— begin —
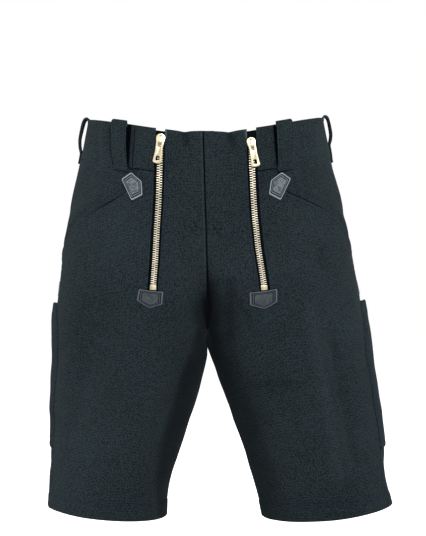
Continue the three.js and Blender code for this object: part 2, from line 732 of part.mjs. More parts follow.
// Pull tab, drawn hanging from its hinge at (0, 0): a bar, a window for the bridge, a
// waisted plate and a D-shaped hole near its foot.
const PULL = {
  top: 1.1, bar: 1.1, window: 7.6, windowHalf: 2.4, neck: 4.9, foot: 6.3, end: -30.5, thick: 1.8,
};
function zipPull() {
  const shape = new THREE.Shape();
  shape.moveTo(-PULL.neck + 0.8, PULL.top);
  shape.lineTo(PULL.neck - 0.8, PULL.top);
  shape.quadraticCurveTo(PULL.neck, PULL.top, PULL.neck, PULL.top - 1);
  shape.bezierCurveTo(PULL.neck - 0.6, -10, PULL.neck - 0.4, -14, PULL.foot, PULL.end + 3);
  shape.quadraticCurveTo(PULL.foot, PULL.end + 0.6, 0, PULL.end);
  shape.quadraticCurveTo(-PULL.foot, PULL.end + 0.6, -PULL.foot, PULL.end + 3);
  shape.bezierCurveTo(-PULL.neck + 0.4, -14, -PULL.neck + 0.6, -10, -PULL.neck, PULL.top - 1);
  shape.quadraticCurveTo(-PULL.neck, PULL.top, -PULL.neck + 0.8, PULL.top);
  const window = new THREE.Path();
  window.moveTo(-PULL.windowHalf, -PULL.bar);
  window.lineTo(-PULL.windowHalf, -PULL.window + 2);
  window.quadraticCurveTo(-PULL.windowHalf, -PULL.window, 0, -PULL.window);
  window.quadraticCurveTo(PULL.windowHalf, -PULL.window, PULL.windowHalf, -PULL.window + 2);
  window.lineTo(PULL.windowHalf, -PULL.bar);
  window.closePath();
  const eye = new THREE.Path();
  eye.moveTo(-2.9, -26.6);
  eye.lineTo(2.9, -26.6);
  eye.lineTo(2.9, -23);
  eye.absarc(0, -22.6, 2.9, 0, Math.PI, false);
  eye.closePath();
  shape.holes.push(window, eye);
  const made = geometryOf(solidOf(plate(shape, PULL.thick)));
  return made.translate(0, 0, -PULL.thick / 2);
}

const material = (color, roughness, metalness) =>
  new THREE.MeshStandardMaterial({ color, roughness, metalness });
const moleskin = () => material(0x2a3235, 0.95, 0);
const leather = () => material(0x646c6f, 0.6, 0);
const brass = () => material(0xc9bd96, 0.32, 1);
const tape = () => material(0x121417, 0.9, 0);

const shorts = new THREE.Group();
shorts.name = "moleskin_shorts";
function add(name, geometry, look, parent = shorts) {
  const mesh = new THREE.Mesh(geometry, look);
  mesh.name = name;
  parent.add(mesh);
  return mesh;
}

// The frame of a slider: on the zip line, leaning outward by a few degrees.
function sliderFrame(leg) {
  const depth = SLIDER_DEPTH[leg];
  const round = zipLine(leg, 0)(depth);
  const out = outward(leg, round, depth);
  const up = cloth(leg, round, depth - 5).sub(cloth(leg, round, depth + 5));
  up.addScaledVector(out, -up.dot(out)).normalize();
  const across = new THREE.Vector3().crossVectors(up, out);
  const group = new THREE.Group();
  group.position.copy(cloth(leg, round, depth));
  group.quaternion.setFromRotationMatrix(new THREE.Matrix4().makeBasis(across, up, out));
  group.rotateZ(degToRad(SLIDER_TURN * leg));
  return group;
}

add("belt_loop_back", beltLoop(RIGHT, LOOP_PLACES.back), moleskin());
for (const [leg, name] of SIDES) {
  add(`front_panel_${name}`, frontPanel(leg), moleskin());
  add(`back_panel_${name}`, backPanel(leg), moleskin());
  add(`waistband_${name}`, waistband(leg), moleskin());
  add(`waistband_end_${name}`, bandEnd(leg), moleskin());
  add(`pocket_facing_${name}`, pocketFacing(leg), moleskin());
  add(`ruler_pocket_${name}`, rulerPocket(leg), moleskin());
  add(`belt_loop_front_${name}`, beltLoop(leg, LOOP_PLACES[`front_${name}`]), moleskin());
  add(`belt_loop_side_${name}`, beltLoop(leg, LOOP_PLACES[`side_${name}`]), moleskin());
  add(`zip_tape_${name}`, zipTape(leg), tape());
  add(`zip_teeth_${name}`, zipTeeth(leg), brass());
  add(`pocket_patch_${name}`, patch(leg, POCKET_PATCH[leg], SEAM), leather());
  add(`zip_end_patch_${name}`, patch(leg, ZIP_PATCH[leg], SEAM), leather());
  add(`side_patch_${name}`, sidePatch(leg), leather());
  const frame = sliderFrame(leg);
  shorts.add(frame);
  add(`zip_slider_${name}`, zipSlider(), brass(), frame);
  const pull = add(`zip_pull_${name}`, zipPull(), brass(), frame);
  pull.position.set(0, HINGE.y, HINGE.z);
  pull.rotation.x = degToRad(PULL_REST);
}

export default shorts;
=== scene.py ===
# %% [markdown]
# # Moleskin shorts with a two-zip fall front
# This lesson dresses a plain CAD model of a pair of work shorts. The cloth is moleskin, thick and matt,
# and the shorts stand filled out with nobody in them. Everything is in metres in the CAD's own frame:
# +Z is up, the front faces -Y, and the origin is the middle of the waist opening.
# %% Load the frame
import math

import bpy
import numpy as np
from mathutils import Matrix, Vector


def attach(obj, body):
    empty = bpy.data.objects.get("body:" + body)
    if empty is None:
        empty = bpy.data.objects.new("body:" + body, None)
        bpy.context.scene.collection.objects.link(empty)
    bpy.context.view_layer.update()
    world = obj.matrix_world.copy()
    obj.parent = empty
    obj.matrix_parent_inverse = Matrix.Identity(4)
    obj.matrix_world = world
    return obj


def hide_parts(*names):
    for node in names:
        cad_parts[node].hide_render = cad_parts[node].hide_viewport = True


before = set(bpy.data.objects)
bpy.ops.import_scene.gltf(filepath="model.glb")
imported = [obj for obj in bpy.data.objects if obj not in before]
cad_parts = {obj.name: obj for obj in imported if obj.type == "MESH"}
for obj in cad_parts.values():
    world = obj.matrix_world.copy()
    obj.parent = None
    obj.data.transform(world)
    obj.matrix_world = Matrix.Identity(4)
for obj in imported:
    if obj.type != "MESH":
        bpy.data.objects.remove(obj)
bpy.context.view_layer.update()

MM = 0.001
RIGHT, LEFT = -1, 1  # the wearer's own sides
SIDES = {RIGHT: "right", LEFT: "left"}
bpy.ops.object.select_all(action="DESELECT")

# %% [markdown]
# ## Camera, light and floor
# The photograph was taken straight from the front, level with the middle of the garment, from far
# enough away that the hems look only a little curved. A broad soft light stands high in front, and one
# on each side catches the hips and outer thighs, so the inner legs stay darkest; a fourth is behind.
# The world is white where the camera or the brass sees it, and lights the cloth only weakly.
# %% Camera
view = bpy.data.cameras.new("camera")
view.sensor_fit = "VERTICAL"
view.sensor_height = 36
view.lens = 111.4
CAMERA_FAR, CAMERA_ASIDE, CAMERA_HIGH = 2.4, 0.010, -0.217
camera = bpy.data.objects.new("camera", view)
camera.location = (CAMERA_ASIDE, -CAMERA_FAR, CAMERA_HIGH)
camera.rotation_euler = (math.radians(90), 0, 0)
bpy.context.collection.objects.link(camera)
bpy.context.scene.camera = camera

# %% Studio
bpy.context.scene.view_settings.view_transform = "Standard"
world = bpy.data.worlds.new("studio")
bpy.context.scene.world = world
world.use_nodes = True
sky = world.node_tree.nodes["Background"]
sky.inputs["Color"].default_value = (1, 1, 1, 1)
ray = world.node_tree.nodes.new("ShaderNodeLightPath")
dim = world.node_tree.nodes.new("ShaderNodeMapRange")
WHITE_SEEN, WHITE_FELT = 1.0, 0.13  # for the camera and the brass, and as light on the cloth
dim.inputs["To Min"].default_value = WHITE_SEEN
dim.inputs["To Max"].default_value = WHITE_FELT
world.node_tree.links.new(ray.outputs["Is Diffuse Ray"], dim.inputs["Value"])
world.node_tree.links.new(dim.outputs["Result"], sky.inputs["Strength"])


def soft_light(name, place, size, power, aim=(0, 0, -0.28)):
    lamp = bpy.data.lights.new(name, "AREA")
    lamp.shape = "RECTANGLE"
    lamp.size, lamp.size_y = size
    lamp.energy = power
    made = bpy.data.objects.new(name, lamp)
    made.location = place
    made.rotation_euler = (Vector(aim) - Vector(place)).to_track_quat("-Z", "Y").to_euler()
    bpy.context.collection.objects.link(made)


soft_light("light_right", (-2.1, -0.2, 0.5), (0.8, 1.5), 23)
soft_light("light_left", (2.0, 0.15, 0.5), (0.9, 1.5), 12)
soft_light("light_front", (0.5, -2.2, 1.3), (1.0, 0.9), 49)
soft_light("light_back", (-0.6, 2.6, 1.2), (1.6, 1.2), 45)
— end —
• WHAT THE TASK ASKS
In the material above, locate the line containing "shorts.add(frame);" and the line containing "obj.parent = None". Transcribe exactly those two lines and every line between them, and nothing more.

• SOLUTION TO THE PROBLEM
  shorts.add(frame);
  add(`zip_slider_${name}`, zipSlider(), brass(), frame);
  const pull = add(`zip_pull_${name}`, zipPull(), brass(), frame);
  pull.position.set(0, HINGE.y, HINGE.z);
  pull.rotation.x = degToRad(PULL_REST);
}

export default shorts;
=== scene.py ===
# %% [markdown]
# # Moleskin shorts with a two-zip fall front
# This lesson dresses a plain CAD model of a pair of work shorts. The cloth is moleskin, thick and matt,
# and the shorts stand filled out with nobody in them. Everything is in metres in the CAD's own frame:
# +Z is up, the front faces -Y, and the origin is the middle of the waist opening.
# %% Load the frame
import math

import bpy
import numpy as np
from mathutils import Matrix, Vector


def attach(obj, body):
    empty = bpy.data.objects.get("body:" + body)
    if empty is None:
        empty = bpy.data.objects.new("body:" + body, None)
        bpy.context.scene.collection.objects.link(empty)
    bpy.context.view_layer.update()
    world = obj.matrix_world.copy()
    obj.parent = empty
    obj.matrix_parent_inverse = Matrix.Identity(4)
    obj.matrix_world = world
    return obj


def hide_parts(*names):
    for node in names:
        cad_parts[node].hide_render = cad_parts[node].hide_viewport = True


before = set(bpy.data.objects)
bpy.ops.import_scene.gltf(filepath="model.glb")
imported = [obj for obj in bpy.data.objects if obj not in before]
cad_parts = {obj.name: obj for obj in imported if obj.type == "MESH"}
for obj in cad_parts.values():
    world = obj.matrix_world.copy()
    obj.parent = None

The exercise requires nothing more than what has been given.